* **Saved entries**:
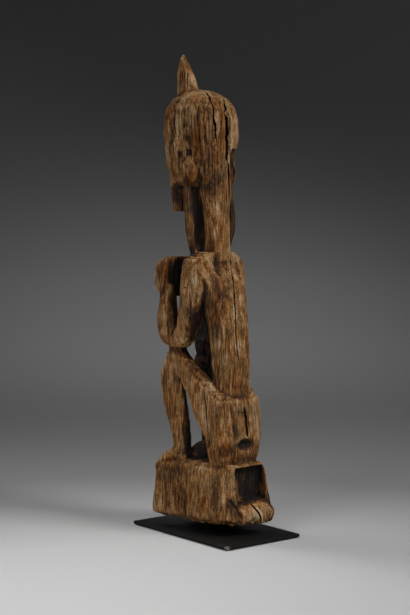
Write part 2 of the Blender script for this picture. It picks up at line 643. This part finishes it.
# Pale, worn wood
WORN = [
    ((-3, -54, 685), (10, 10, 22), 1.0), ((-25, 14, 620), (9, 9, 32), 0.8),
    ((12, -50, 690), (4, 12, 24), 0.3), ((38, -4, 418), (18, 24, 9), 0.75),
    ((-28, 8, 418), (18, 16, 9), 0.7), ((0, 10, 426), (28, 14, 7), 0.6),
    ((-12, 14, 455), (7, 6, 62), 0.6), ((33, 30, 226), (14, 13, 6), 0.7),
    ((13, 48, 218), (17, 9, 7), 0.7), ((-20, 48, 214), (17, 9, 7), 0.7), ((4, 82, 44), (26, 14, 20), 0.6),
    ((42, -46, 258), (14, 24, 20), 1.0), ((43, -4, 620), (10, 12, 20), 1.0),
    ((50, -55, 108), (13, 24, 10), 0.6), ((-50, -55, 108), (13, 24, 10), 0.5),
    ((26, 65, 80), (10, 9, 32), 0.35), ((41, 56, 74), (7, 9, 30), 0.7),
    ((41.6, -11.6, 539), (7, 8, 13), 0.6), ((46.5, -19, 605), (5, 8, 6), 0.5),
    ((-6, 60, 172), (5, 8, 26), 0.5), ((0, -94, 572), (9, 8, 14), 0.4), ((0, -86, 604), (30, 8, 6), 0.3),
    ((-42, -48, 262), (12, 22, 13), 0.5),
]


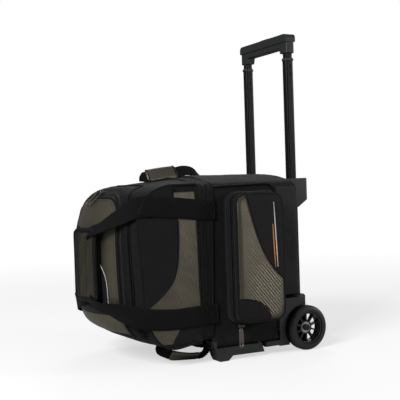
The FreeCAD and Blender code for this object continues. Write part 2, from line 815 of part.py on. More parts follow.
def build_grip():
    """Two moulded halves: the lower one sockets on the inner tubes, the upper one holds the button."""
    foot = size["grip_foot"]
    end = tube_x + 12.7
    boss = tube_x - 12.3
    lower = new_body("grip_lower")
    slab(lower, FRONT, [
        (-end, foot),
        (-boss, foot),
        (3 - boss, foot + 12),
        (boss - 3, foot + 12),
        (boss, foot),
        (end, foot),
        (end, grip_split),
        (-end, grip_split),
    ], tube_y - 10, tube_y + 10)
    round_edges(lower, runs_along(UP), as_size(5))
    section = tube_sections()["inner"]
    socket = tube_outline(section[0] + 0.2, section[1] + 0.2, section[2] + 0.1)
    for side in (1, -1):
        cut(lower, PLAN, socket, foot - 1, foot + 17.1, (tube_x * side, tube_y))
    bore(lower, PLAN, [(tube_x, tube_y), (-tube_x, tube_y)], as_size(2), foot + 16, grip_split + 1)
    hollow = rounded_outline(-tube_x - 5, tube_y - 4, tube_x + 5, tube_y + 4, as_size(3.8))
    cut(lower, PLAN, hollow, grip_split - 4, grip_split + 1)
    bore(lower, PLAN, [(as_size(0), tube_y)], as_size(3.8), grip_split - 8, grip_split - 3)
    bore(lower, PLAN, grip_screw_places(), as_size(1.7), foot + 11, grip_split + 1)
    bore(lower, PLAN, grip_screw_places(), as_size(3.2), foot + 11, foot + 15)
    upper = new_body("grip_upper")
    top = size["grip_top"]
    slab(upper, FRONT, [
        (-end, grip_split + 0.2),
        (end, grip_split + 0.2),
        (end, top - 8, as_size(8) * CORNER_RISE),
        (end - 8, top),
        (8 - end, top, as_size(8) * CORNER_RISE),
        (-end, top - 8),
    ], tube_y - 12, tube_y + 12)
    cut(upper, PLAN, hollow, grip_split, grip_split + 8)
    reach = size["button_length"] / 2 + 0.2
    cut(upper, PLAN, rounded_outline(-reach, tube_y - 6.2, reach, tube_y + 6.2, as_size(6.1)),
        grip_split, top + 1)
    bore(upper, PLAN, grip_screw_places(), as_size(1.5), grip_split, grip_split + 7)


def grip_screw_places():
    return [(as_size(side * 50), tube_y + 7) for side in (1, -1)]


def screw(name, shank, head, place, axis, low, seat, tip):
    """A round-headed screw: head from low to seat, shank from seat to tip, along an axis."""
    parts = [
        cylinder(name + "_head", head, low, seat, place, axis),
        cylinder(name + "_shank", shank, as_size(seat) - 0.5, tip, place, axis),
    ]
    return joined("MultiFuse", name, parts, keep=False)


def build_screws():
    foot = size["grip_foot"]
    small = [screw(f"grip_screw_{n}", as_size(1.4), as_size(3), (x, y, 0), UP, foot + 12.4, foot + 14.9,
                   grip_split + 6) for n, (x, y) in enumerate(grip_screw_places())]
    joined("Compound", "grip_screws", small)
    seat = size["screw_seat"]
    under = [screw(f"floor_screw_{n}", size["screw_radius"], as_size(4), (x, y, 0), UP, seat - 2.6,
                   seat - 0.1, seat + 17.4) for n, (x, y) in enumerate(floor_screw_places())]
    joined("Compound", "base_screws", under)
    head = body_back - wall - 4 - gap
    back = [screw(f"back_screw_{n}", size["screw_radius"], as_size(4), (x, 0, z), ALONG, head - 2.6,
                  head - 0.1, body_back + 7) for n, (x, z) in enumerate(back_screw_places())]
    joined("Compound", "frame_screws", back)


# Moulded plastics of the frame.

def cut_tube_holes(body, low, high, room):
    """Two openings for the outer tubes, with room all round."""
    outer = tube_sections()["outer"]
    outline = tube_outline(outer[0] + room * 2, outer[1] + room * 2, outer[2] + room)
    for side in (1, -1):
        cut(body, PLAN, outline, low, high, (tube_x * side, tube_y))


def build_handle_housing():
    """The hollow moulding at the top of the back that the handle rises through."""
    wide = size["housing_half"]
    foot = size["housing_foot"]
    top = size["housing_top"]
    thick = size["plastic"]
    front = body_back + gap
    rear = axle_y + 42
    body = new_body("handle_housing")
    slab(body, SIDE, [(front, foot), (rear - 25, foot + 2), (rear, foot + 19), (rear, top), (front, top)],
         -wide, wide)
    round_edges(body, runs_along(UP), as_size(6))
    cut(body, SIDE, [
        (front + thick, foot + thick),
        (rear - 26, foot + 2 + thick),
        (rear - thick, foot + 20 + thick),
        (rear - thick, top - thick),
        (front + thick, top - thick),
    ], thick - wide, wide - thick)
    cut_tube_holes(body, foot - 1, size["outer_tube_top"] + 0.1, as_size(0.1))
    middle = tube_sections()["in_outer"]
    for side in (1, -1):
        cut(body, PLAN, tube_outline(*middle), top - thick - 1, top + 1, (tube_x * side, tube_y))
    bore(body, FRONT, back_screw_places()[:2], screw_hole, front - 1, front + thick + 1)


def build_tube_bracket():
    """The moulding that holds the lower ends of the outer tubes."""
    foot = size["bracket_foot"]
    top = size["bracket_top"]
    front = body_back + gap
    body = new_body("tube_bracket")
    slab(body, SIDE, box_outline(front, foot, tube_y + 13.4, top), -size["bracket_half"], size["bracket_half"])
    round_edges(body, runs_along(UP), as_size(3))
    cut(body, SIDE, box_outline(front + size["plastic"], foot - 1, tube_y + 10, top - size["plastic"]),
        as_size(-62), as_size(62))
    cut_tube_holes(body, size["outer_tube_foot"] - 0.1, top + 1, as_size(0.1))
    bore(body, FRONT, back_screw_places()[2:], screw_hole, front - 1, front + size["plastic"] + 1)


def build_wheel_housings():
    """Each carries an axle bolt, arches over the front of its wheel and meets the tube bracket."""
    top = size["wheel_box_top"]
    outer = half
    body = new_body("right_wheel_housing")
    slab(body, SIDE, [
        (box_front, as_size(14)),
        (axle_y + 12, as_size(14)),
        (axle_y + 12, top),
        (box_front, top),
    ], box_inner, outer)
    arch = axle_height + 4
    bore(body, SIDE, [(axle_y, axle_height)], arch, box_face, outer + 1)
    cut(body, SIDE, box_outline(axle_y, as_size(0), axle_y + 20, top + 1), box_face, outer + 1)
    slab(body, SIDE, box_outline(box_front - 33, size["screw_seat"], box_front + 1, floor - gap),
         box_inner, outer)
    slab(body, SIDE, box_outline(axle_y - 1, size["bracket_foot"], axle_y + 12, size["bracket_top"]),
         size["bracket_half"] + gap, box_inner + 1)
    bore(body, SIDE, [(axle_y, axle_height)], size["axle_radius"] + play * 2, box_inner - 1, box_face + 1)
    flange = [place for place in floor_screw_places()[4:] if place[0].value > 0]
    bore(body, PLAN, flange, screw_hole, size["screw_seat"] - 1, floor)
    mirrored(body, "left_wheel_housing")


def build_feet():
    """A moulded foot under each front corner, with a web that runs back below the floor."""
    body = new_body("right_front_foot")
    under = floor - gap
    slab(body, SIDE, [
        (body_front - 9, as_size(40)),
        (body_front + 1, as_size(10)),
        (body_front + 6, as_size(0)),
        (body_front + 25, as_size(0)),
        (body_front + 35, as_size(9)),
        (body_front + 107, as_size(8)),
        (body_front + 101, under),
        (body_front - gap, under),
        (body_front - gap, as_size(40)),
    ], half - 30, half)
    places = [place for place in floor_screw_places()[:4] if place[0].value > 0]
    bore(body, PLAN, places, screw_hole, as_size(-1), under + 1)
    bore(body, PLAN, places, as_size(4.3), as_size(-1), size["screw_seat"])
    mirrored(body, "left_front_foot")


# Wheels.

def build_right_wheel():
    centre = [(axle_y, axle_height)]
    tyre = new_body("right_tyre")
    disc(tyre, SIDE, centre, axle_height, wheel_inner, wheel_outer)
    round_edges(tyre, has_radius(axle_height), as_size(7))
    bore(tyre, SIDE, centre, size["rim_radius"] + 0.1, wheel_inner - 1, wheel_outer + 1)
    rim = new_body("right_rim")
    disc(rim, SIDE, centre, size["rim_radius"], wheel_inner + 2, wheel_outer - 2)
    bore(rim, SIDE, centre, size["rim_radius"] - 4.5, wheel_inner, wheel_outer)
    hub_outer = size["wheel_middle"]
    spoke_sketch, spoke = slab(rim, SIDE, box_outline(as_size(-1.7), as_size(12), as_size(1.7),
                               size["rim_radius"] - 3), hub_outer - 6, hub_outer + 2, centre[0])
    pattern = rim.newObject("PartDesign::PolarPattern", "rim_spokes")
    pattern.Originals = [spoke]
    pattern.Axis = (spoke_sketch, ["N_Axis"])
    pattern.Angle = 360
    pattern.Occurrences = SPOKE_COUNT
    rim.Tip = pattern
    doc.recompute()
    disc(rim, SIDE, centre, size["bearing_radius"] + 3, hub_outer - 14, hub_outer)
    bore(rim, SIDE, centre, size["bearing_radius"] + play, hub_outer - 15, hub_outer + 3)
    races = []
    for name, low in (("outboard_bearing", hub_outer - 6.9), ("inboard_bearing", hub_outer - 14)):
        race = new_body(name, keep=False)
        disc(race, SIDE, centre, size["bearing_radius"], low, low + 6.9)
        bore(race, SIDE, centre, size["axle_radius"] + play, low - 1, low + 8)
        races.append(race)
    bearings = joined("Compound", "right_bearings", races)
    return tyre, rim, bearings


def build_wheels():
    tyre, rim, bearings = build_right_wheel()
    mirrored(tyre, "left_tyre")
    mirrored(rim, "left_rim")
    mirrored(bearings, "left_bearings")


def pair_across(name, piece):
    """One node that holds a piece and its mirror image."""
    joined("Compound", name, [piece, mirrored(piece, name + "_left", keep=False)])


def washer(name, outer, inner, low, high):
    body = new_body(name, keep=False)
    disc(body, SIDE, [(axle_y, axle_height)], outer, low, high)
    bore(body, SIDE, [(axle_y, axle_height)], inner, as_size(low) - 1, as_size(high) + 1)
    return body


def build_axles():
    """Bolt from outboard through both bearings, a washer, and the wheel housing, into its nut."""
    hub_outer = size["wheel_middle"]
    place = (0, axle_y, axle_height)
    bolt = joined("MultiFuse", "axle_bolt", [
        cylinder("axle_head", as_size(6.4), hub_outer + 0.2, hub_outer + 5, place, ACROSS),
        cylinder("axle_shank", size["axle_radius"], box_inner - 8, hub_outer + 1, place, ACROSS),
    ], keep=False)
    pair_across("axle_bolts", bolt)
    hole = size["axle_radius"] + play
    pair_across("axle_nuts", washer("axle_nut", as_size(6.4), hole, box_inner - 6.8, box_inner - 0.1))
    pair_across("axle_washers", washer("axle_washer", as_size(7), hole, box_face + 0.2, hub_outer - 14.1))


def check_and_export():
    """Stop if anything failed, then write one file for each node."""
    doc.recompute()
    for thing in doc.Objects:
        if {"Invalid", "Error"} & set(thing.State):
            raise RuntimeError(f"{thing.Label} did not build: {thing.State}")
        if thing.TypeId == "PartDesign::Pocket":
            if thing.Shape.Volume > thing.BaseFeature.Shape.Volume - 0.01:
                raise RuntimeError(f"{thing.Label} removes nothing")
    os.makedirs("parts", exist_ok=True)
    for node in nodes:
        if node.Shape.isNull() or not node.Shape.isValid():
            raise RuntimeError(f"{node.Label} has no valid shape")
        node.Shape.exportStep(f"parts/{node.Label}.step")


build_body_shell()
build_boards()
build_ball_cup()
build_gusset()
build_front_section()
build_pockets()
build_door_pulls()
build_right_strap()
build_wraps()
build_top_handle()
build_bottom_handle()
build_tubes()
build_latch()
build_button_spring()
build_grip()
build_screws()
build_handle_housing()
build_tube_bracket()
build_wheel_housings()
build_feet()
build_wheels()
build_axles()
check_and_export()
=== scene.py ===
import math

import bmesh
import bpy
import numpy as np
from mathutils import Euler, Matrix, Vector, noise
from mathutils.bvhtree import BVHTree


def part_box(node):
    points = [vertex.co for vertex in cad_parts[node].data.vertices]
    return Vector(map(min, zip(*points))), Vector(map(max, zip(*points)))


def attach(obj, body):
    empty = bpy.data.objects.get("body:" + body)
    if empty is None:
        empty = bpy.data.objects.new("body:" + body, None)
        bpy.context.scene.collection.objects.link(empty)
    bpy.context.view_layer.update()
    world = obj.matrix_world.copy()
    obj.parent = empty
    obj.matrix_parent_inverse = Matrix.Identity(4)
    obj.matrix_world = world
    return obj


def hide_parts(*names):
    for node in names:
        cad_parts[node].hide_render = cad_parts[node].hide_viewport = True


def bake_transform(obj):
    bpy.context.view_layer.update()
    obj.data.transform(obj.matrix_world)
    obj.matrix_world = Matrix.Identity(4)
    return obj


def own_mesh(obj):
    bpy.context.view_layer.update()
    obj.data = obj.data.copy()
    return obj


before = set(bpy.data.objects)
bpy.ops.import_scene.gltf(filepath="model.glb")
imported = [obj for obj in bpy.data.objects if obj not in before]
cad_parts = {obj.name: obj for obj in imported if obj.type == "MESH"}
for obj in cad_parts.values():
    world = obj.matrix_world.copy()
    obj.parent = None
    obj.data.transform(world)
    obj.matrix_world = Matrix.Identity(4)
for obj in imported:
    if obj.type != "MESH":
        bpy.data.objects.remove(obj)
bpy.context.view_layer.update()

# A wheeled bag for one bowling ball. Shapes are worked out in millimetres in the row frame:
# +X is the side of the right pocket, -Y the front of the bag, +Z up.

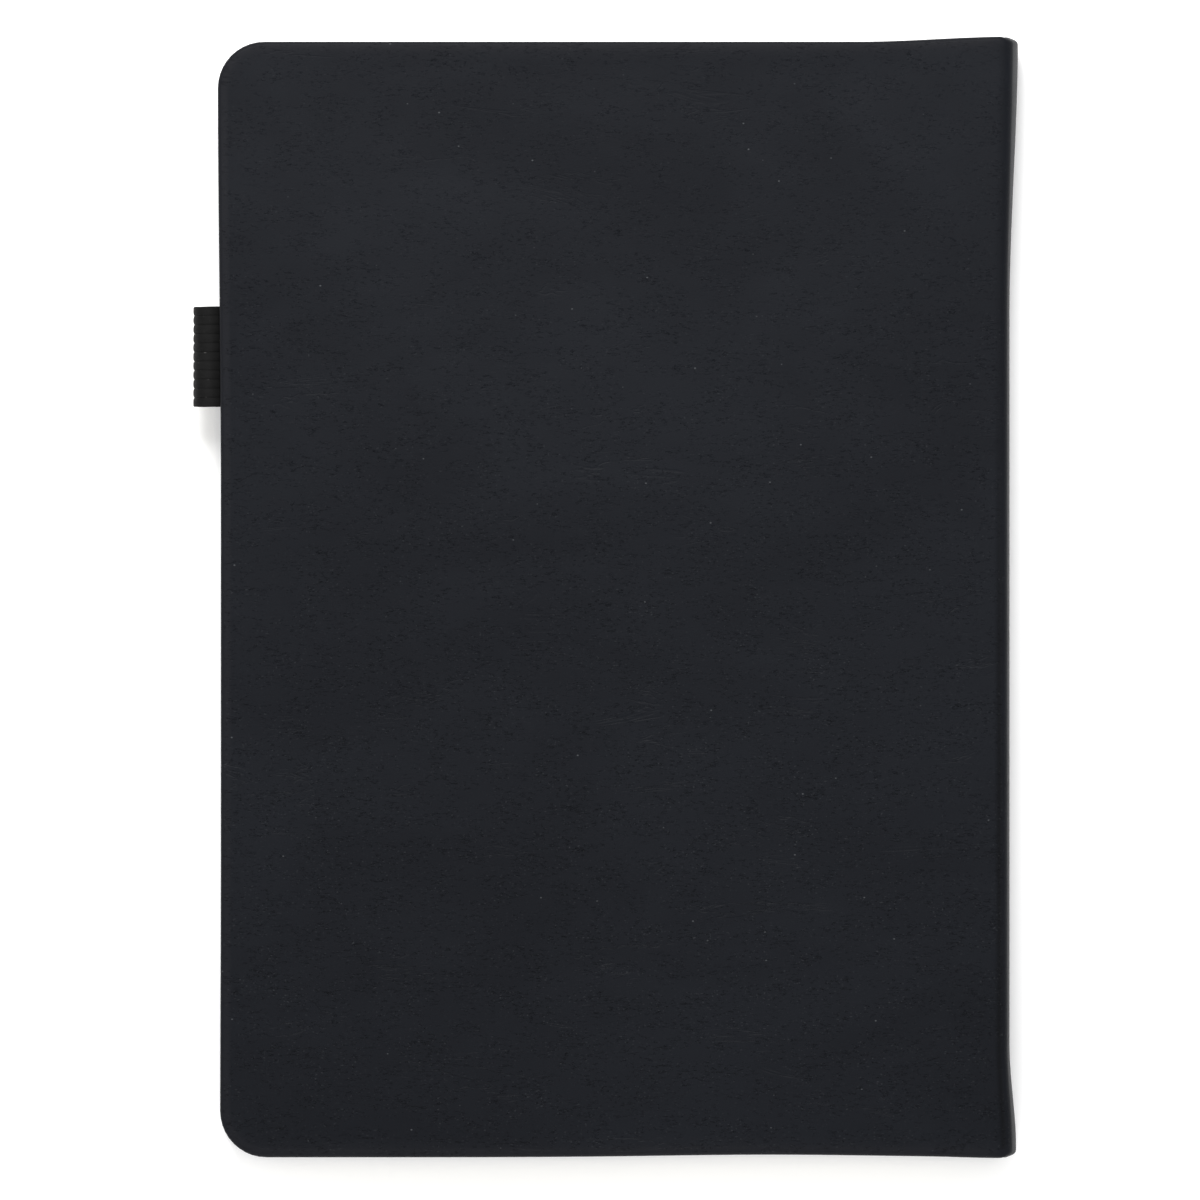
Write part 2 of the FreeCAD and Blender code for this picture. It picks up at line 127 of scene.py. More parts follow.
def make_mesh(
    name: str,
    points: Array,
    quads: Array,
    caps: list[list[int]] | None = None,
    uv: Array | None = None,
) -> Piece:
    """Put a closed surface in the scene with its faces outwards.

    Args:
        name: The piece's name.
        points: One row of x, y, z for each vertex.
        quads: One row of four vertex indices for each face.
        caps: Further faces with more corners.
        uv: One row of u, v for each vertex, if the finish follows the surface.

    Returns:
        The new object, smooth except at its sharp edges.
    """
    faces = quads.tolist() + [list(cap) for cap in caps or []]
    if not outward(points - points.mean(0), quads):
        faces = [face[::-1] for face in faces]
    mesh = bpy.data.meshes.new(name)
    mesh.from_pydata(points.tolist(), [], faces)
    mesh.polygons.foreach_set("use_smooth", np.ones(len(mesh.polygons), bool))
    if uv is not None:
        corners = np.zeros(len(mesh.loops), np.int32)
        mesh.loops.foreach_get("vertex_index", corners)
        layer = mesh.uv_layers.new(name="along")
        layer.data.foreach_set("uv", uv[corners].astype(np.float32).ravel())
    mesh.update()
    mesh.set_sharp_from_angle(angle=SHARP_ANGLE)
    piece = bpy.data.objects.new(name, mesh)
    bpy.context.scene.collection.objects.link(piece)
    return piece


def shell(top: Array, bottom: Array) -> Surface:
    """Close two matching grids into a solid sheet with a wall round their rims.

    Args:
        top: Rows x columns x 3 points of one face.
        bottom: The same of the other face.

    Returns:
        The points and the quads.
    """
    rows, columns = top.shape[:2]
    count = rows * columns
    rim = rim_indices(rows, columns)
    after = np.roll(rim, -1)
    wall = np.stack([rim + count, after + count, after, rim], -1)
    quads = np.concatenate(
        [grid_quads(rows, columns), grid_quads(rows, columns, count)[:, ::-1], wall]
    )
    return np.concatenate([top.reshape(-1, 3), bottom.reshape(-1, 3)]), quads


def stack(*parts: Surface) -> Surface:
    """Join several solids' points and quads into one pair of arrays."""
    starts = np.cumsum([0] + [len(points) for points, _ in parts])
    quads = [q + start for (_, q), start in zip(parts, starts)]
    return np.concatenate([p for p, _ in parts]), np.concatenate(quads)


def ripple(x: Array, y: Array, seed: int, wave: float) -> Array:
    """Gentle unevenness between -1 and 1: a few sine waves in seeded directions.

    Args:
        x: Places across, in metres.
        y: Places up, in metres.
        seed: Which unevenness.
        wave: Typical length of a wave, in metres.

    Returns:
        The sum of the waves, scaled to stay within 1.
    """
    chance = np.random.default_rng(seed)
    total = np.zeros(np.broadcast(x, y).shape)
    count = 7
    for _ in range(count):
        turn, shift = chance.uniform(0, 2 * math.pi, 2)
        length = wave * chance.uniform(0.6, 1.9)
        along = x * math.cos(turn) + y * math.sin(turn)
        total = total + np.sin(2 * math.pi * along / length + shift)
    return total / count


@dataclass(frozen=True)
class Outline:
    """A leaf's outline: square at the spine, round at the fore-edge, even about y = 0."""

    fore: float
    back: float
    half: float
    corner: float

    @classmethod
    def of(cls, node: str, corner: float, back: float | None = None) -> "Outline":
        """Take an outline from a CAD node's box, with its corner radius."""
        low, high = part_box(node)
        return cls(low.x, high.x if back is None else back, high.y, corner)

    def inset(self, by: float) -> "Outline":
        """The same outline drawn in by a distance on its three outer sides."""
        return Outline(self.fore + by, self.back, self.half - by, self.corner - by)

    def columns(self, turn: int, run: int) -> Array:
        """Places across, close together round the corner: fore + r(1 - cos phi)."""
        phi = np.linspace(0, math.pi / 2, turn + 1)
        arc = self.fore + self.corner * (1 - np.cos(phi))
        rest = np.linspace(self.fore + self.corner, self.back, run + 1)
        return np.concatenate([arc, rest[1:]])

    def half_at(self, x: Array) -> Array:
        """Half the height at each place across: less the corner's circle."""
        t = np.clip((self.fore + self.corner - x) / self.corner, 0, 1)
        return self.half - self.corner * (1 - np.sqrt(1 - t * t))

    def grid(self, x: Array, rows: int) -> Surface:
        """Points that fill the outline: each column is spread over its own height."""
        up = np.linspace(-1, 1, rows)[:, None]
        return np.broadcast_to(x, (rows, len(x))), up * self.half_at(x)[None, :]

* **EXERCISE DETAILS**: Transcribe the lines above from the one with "Write part 2 of the FreeCAD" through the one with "its faces outwards.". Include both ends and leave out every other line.

* **EXERCISE OUTPUT**:
Write part 2 of the FreeCAD and Blender code for this picture. It picks up at line 127 of scene.py. More parts follow.
def make_mesh(
    name: str,
    points: Array,
    quads: Array,
    caps: list[list[int]] | None = None,
    uv: Array | None = None,
) -> Piece:
    """Put a closed surface in the scene with its faces outwards.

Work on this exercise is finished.